--- The problem ---
Reproduce each of the lines word for word.

--- Collected material ---
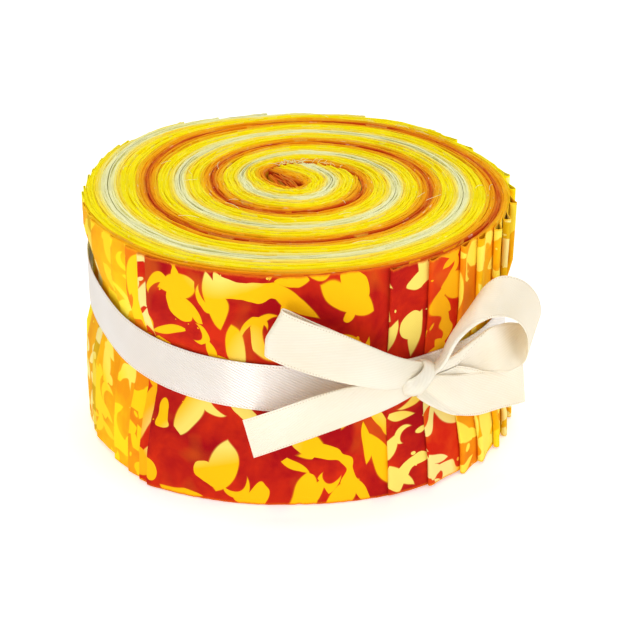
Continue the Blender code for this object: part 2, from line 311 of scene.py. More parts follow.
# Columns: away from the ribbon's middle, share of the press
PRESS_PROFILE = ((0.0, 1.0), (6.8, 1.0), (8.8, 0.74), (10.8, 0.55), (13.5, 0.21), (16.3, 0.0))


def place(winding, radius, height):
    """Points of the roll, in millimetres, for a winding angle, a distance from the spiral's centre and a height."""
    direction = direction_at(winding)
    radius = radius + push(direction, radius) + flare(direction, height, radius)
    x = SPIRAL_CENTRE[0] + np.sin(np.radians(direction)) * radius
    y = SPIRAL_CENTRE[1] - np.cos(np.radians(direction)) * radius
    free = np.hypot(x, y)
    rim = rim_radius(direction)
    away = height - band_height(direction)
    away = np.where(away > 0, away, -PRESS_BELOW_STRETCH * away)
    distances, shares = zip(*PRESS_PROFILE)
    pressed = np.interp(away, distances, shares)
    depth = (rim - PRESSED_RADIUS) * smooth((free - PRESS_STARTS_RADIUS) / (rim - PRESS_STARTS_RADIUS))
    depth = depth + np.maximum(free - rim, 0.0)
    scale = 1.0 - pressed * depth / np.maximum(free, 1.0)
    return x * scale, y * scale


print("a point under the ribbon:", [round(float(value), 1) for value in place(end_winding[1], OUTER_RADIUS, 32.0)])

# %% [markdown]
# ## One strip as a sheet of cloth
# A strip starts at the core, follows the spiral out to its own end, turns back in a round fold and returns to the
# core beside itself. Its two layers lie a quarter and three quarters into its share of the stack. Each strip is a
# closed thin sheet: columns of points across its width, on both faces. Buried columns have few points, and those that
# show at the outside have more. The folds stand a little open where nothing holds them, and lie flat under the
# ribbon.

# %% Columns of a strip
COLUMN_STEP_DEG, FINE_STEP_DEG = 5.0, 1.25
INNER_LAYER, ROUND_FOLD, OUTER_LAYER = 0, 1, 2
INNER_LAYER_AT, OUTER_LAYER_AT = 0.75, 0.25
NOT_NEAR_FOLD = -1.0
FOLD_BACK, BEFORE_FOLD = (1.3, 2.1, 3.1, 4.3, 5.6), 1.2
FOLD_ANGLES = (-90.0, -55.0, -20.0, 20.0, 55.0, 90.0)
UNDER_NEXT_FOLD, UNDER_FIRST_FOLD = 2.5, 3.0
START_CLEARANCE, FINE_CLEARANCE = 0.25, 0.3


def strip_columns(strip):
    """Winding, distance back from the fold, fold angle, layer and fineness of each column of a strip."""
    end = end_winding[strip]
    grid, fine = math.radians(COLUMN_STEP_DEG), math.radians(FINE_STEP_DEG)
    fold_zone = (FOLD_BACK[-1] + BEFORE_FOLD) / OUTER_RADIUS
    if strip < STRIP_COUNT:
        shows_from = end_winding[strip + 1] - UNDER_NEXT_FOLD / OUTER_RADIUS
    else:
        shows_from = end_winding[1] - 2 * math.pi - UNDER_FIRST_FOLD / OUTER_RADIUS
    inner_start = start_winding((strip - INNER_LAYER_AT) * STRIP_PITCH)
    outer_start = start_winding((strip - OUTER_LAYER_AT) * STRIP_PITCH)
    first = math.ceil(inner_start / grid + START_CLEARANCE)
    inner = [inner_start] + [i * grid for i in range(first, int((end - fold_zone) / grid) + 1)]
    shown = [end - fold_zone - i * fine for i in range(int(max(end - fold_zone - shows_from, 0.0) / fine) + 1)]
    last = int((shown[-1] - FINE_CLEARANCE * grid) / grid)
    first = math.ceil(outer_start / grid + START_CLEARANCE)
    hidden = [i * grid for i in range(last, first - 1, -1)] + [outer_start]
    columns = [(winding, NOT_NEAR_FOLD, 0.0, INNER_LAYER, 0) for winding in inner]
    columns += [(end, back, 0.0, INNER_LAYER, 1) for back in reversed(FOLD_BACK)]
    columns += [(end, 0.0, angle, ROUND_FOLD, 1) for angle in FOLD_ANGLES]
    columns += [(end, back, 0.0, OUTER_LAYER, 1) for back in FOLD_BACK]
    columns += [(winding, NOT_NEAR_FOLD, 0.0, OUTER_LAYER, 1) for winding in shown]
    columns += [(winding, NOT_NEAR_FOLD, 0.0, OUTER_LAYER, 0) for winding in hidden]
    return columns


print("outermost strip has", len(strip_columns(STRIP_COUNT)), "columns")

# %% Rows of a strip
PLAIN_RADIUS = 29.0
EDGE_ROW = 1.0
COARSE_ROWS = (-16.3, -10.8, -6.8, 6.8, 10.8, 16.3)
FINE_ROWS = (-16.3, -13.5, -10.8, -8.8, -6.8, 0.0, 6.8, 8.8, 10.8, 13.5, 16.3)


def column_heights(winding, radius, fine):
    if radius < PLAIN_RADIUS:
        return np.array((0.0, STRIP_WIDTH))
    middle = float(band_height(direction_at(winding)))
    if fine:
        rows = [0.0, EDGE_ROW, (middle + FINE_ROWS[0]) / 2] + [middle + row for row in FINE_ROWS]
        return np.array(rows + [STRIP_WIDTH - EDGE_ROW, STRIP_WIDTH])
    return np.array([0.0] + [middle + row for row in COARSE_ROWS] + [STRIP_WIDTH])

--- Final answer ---
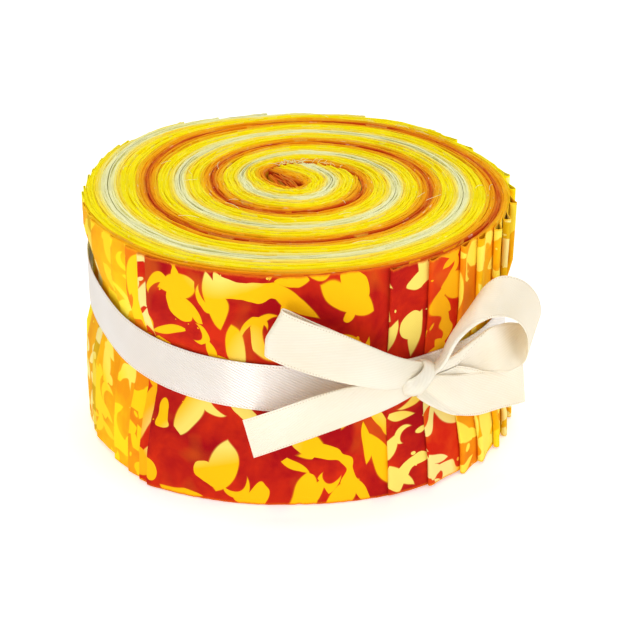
Continue the Blender code for this object: part 2, from line 311 of scene.py. More parts follow.
# Columns: away from the ribbon's middle, share of the press
PRESS_PROFILE = ((0.0, 1.0), (6.8, 1.0), (8.8, 0.74), (10.8, 0.55), (13.5, 0.21), (16.3, 0.0))


def place(winding, radius, height):
    """Points of the roll, in millimetres, for a winding angle, a distance from the spiral's centre and a height."""
    direction = direction_at(winding)
    radius = radius + push(direction, radius) + flare(direction, height, radius)
    x = SPIRAL_CENTRE[0] + np.sin(np.radians(direction)) * radius
    y = SPIRAL_CENTRE[1] - np.cos(np.radians(direction)) * radius
    free = np.hypot(x, y)
    rim = rim_radius(direction)
    away = height - band_height(direction)
    away = np.where(away > 0, away, -PRESS_BELOW_STRETCH * away)
    distances, shares = zip(*PRESS_PROFILE)
    pressed = np.interp(away, distances, shares)
    depth = (rim - PRESSED_RADIUS) * smooth((free - PRESS_STARTS_RADIUS) / (rim - PRESS_STARTS_RADIUS))
    depth = depth + np.maximum(free - rim, 0.0)
    scale = 1.0 - pressed * depth / np.maximum(free, 1.0)
    return x * scale, y * scale


print("a point under the ribbon:", [round(float(value), 1) for value in place(end_winding[1], OUTER_RADIUS, 32.0)])

# %% [markdown]
# ## One strip as a sheet of cloth
# A strip starts at the core, follows the spiral out to its own end, turns back in a round fold and returns to the
# core beside itself. Its two layers lie a quarter and three quarters into its share of the stack. Each strip is a
# closed thin sheet: columns of points across its width, on both faces. Buried columns have few points, and those that
# show at the outside have more. The folds stand a little open where nothing holds them, and lie flat under the
# ribbon.

# %% Columns of a strip
COLUMN_STEP_DEG, FINE_STEP_DEG = 5.0, 1.25
INNER_LAYER, ROUND_FOLD, OUTER_LAYER = 0, 1, 2
INNER_LAYER_AT, OUTER_LAYER_AT = 0.75, 0.25
NOT_NEAR_FOLD = -1.0
FOLD_BACK, BEFORE_FOLD = (1.3, 2.1, 3.1, 4.3, 5.6), 1.2
FOLD_ANGLES = (-90.0, -55.0, -20.0, 20.0, 55.0, 90.0)
UNDER_NEXT_FOLD, UNDER_FIRST_FOLD = 2.5, 3.0
START_CLEARANCE, FINE_CLEARANCE = 0.25, 0.3


def strip_columns(strip):
    """Winding, distance back from the fold, fold angle, layer and fineness of each column of a strip."""
    end = end_winding[strip]
    grid, fine = math.radians(COLUMN_STEP_DEG), math.radians(FINE_STEP_DEG)
    fold_zone = (FOLD_BACK[-1] + BEFORE_FOLD) / OUTER_RADIUS
    if strip < STRIP_COUNT:
        shows_from = end_winding[strip + 1] - UNDER_NEXT_FOLD / OUTER_RADIUS
    else:
        shows_from = end_winding[1] - 2 * math.pi - UNDER_FIRST_FOLD / OUTER_RADIUS
    inner_start = start_winding((strip - INNER_LAYER_AT) * STRIP_PITCH)
    outer_start = start_winding((strip - OUTER_LAYER_AT) * STRIP_PITCH)
    first = math.ceil(inner_start / grid + START_CLEARANCE)
    inner = [inner_start] + [i * grid for i in range(first, int((end - fold_zone) / grid) + 1)]
    shown = [end - fold_zone - i * fine for i in range(int(max(end - fold_zone - shows_from, 0.0) / fine) + 1)]
    last = int((shown[-1] - FINE_CLEARANCE * grid) / grid)
    first = math.ceil(outer_start / grid + START_CLEARANCE)
    hidden = [i * grid for i in range(last, first - 1, -1)] + [outer_start]
    columns = [(winding, NOT_NEAR_FOLD, 0.0, INNER_LAYER, 0) for winding in inner]
    columns += [(end, back, 0.0, INNER_LAYER, 1) for back in reversed(FOLD_BACK)]
    columns += [(end, 0.0, angle, ROUND_FOLD, 1) for angle in FOLD_ANGLES]
    columns += [(end, back, 0.0, OUTER_LAYER, 1) for back in FOLD_BACK]
    columns += [(winding, NOT_NEAR_FOLD, 0.0, OUTER_LAYER, 1) for winding in shown]
    columns += [(winding, NOT_NEAR_FOLD, 0.0, OUTER_LAYER, 0) for winding in hidden]
    return columns


print("outermost strip has", len(strip_columns(STRIP_COUNT)), "columns")

# %% Rows of a strip
PLAIN_RADIUS = 29.0
EDGE_ROW = 1.0
COARSE_ROWS = (-16.3, -10.8, -6.8, 6.8, 10.8, 16.3)
FINE_ROWS = (-16.3, -13.5, -10.8, -8.8, -6.8, 0.0, 6.8, 8.8, 10.8, 13.5, 16.3)


def column_heights(winding, radius, fine):
    if radius < PLAIN_RADIUS:
        return np.array((0.0, STRIP_WIDTH))
    middle = float(band_height(direction_at(winding)))
    if fine:
        rows = [0.0, EDGE_ROW, (middle + FINE_ROWS[0]) / 2] + [middle + row for row in FINE_ROWS]
        return np.array(rows + [STRIP_WIDTH - EDGE_ROW, STRIP_WIDTH])
    return np.array([0.0] + [middle + row for row in COARSE_ROWS] + [STRIP_WIDTH])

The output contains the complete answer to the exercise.